On Monday the Supreme Court refused to consider when the government can indefinitely detain illegal immigrants caught at the borders in a case involving Mariel Boatlift, who fled Cuba in 1980.

 

In Snyder V Rosales-Garcia, the 6th Circuit Court of Appeals in Cincinnati ruled that there must be a reasonable time limitation on the detention of those aliens whose home countries refused to take them back.  The American Civil Liberties Union, representing the two refugees in this case, mentioned one spent four years in immigration custody and another was in custody nearly 15 years because the government has nowhere to send them.

 

The Washington Legal Foundation and others groups urged the court to overturn the appeals court ruling.
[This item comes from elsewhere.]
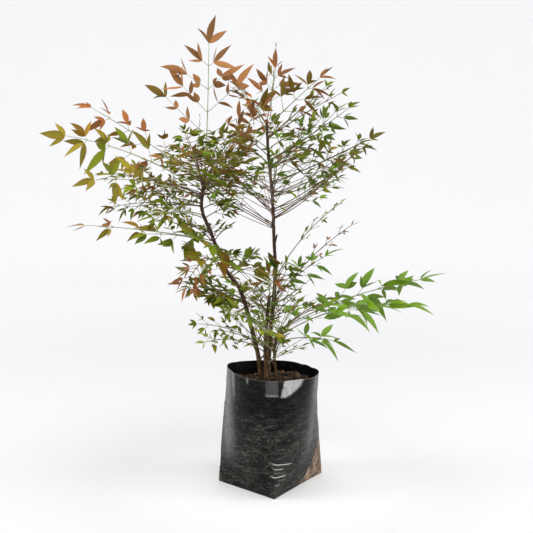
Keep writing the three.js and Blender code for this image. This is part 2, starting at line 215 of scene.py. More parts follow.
def unitTube(name, sides, cuts, caps="NOTHING"):  # an upright tube of radius 1 from z 0 to 1
    deselectAll()
    bpy.ops.mesh.primitive_cylinder_add(
        vertices=sides, radius=1, depth=1, end_fill_type=caps, location=(0, 0, 0.5))
    tube = bpy.context.object
    tube.name = tube.data.name = name
    bpy.ops.object.transform_apply(location=True, rotation=True, scale=True)
    bpy.ops.object.mode_set(mode="EDIT")
    bpy.ops.mesh.select_mode(type="EDGE")
    selectEdges(tube, lambda edge: abs(edge.verts[0].co.z - edge.verts[1].co.z) > 0.5)
    bpy.ops.mesh.subdivide(number_cuts=cuts)
    bpy.ops.object.mode_set(mode="OBJECT")
    return tube


def selectEdges(piece, test):
    bpy.ops.mesh.select_all(action="DESELECT")
    shape = bmesh.from_edit_mesh(piece.data)
    for edge in shape.edges:
        if test(edge):
            edge.select = True
    shape.select_flush_mode()
    bmesh.update_edit_mesh(piece.data)


def removeLid(piece):  # the face on top
    bpy.ops.object.mode_set(mode="EDIT")
    bpy.ops.mesh.select_mode(type="FACE")
    bpy.ops.mesh.select_all(action="DESELECT")
    shape = bmesh.from_edit_mesh(piece.data)
    max(shape.faces, key=lambda face: face.calc_center_median().z).select = True
    bmesh.update_edit_mesh(piece.data)
    bpy.ops.mesh.delete(type="ONLY_FACE")
    bpy.ops.object.mode_set(mode="OBJECT")


def fillRing(piece, test, sides):  # a grid of faces in the ring whose edges pass the test
    bpy.ops.object.mode_set(mode="EDIT")
    bpy.ops.mesh.select_mode(type="EDGE")
    selectEdges(piece, test)
    bpy.ops.mesh.fill_grid(span=sides // 4)
    bpy.ops.mesh.select_all(action="SELECT")
    bpy.ops.mesh.normals_make_consistent(inside=False)
    bpy.ops.object.mode_set(mode="OBJECT")


def pointsOf(piece):
    points = np.zeros(len(piece.data.vertices) * 3)
    piece.data.vertices.foreach_get("co", points)
    return points.reshape(-1, 3)


def reachOf(points):  # from the upright axis
    return np.hypot(points[:, 0], points[:, 1])


def angleOf(points):
    return np.degrees(np.arctan2(points[:, 1], points[:, 0]))


def movePoints(piece, points, unit=mm):
    points = np.array([tuple(point) for point in points])
    piece.data.vertices.foreach_set("co", (points * unit).ravel())
    piece.data.update()


def giveAttribute(piece, name, values):
    layer = piece.data.attributes.new(name, "FLOAT", "POINT")
    layer.data.foreach_set("value", np.asarray(values, np.float32))


def applied(piece, kind, **settings):
    modifier = piece.modifiers.new(kind.title(), kind)
    for key, value in settings.items():
        setattr(modifier, key, value)
    bpy.context.view_layer.objects.active = piece
    bpy.ops.object.modifier_apply(modifier=modifier.name)


def softEdges(piece, degrees):
    deselectAll()
    piece.select_set(True)
    bpy.context.view_layer.objects.active = piece
    bpy.ops.object.shade_smooth_by_angle(angle=math.radians(degrees))


def meshFrom(name, points, faces, kinds=None):  # points in millimetres
    mesh = bpy.data.meshes.new(name)
    mesh.from_pydata((np.asarray(points) * mm).tolist(), [], faces)
    if kinds is not None:
        mesh.polygons.foreach_set("material_index", kinds)
    mesh.update()
    piece = bpy.data.objects.new(name, mesh)
    bpy.context.collection.objects.link(piece)
    return piece


def plainFinish(name, tone, dullness, gloss=0.5, shade=1.0):
    tone = colourOf(*tone, shade)
    return Finish(name, Base_Color=tone, Roughness=dullness, Specular_IOR_Level=gloss)


def finishPiece(piece, finishes, nodes):
    for finish in finishes:
        piece.data.materials.append(finish.material)
    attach(piece, "root")
    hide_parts(*nodes)


class Tubes:  # many thin tubes that end up in one mesh
    def __init__(self):
        self.points, self.faces, self.nodes = [], [], set()

    def add(self, path, radii, sides=5):
        first = len(self.points)
        last = len(path) - 1
        for i, centre in enumerate(path):
            pair = squarePair((path[min(i + 1, last)] - path[max(i - 1, 0)]).normalized())
            self.points += [centre + turned(*pair, 360 * k / sides) * radii[i] for k in range(sides)]
        for i in range(last):
            for k in range(sides):
                a, b = first + i * sides, first + (i + 1) * sides
                self.faces.append((a + k, a + (k + 1) % sides, b + (k + 1) % sides, b + k))
        self.faces.append(tuple(first + sides - 1 - k for k in range(sides)))
        self.faces.append(tuple(first + last * sides + k for k in range(sides)))

    def piece(self, name, slot, finish, nodes, softness=60):
        made = meshFrom(name, self.points, self.faces)
        finishPiece(made, [finish], nodes)
        if softness:
            softEdges(made, softness)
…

The lower court “has essentially held that the federal government is powerless to prevent foreign country from dumping all of its undesirable citizens on our shores and then refusing to take then back,” said attorney Daniel Popeo.

 

The Court refused to consider the follow-up case to a 2001 immigration ruling involving legal immigrants that said immigrant criminals with no country to accept them cannot be jailed indefinitely. The latest case includes people who were trying to enter the country illegally.

 

In a second immigration case, the court also turned away a Bush administration appeal that asked when an immigrant who misses a deportation could challenge the outcome.